Because so many hostels were closed
and this was the only lodging option before more mountains,
on a holiday weekend,
 the place was packed.

Mattresses were dragged out of storage and
placed on the floor in hallways but everyone was taken in -
and welcomed in the same gracious manner.
When I complimented his father later that evening,
he told me (in very broken English) that he had walked the Camino 5 times,
in devotion to God and St James - 
and, after each Camino, 
he and his wife had been granted a son. 
He promised St James that, when he got wealthy, 
he would always take care of pilgrims on the Way 
and make sure they knew they were loved.
What a blessing to be part of his Camino legacy!
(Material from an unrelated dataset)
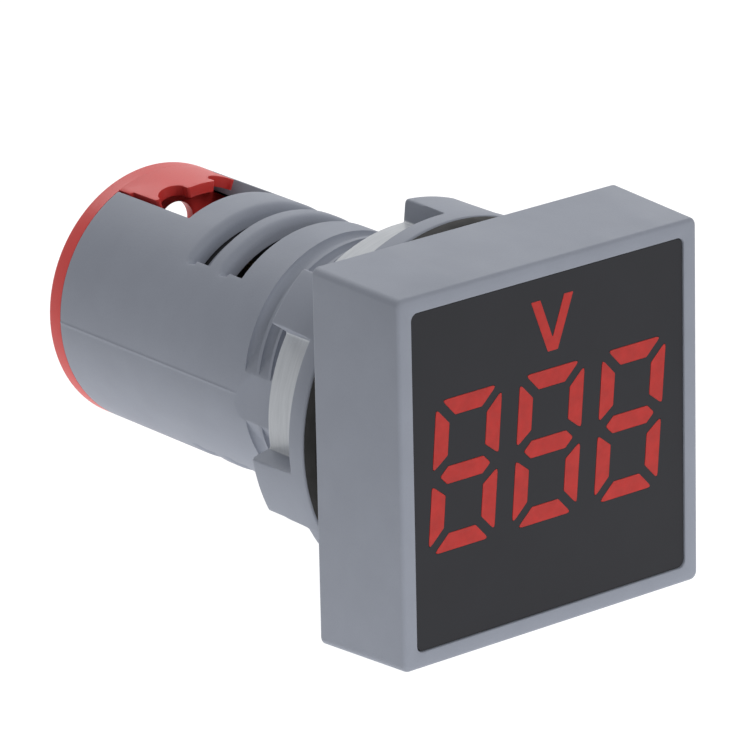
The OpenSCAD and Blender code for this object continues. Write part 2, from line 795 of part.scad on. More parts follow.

Anyone who thinks its boring to sit and watch clothes dry, 
obviously hasn't done it in the right place!
 No doubt the sangria helped.
The matchmaker that lives in Edwina was convinced that Bruno and I should be lovers -
a scheme that might have worked IF we'd shared a common language (we didn't)
OR if he'd been at all interested in me at all (he wasn't).
Alas, he only had eyes for the lovely blonde Edwina!
He's probably still wandering the Camino looking for her!

2 comments:

  1. Yes...finally there is a picture from monsieur Bruno....what great fun we had about him :-). Reading the rest off the blog....and I love it. Today I finished my photo album and I still miss the camino!!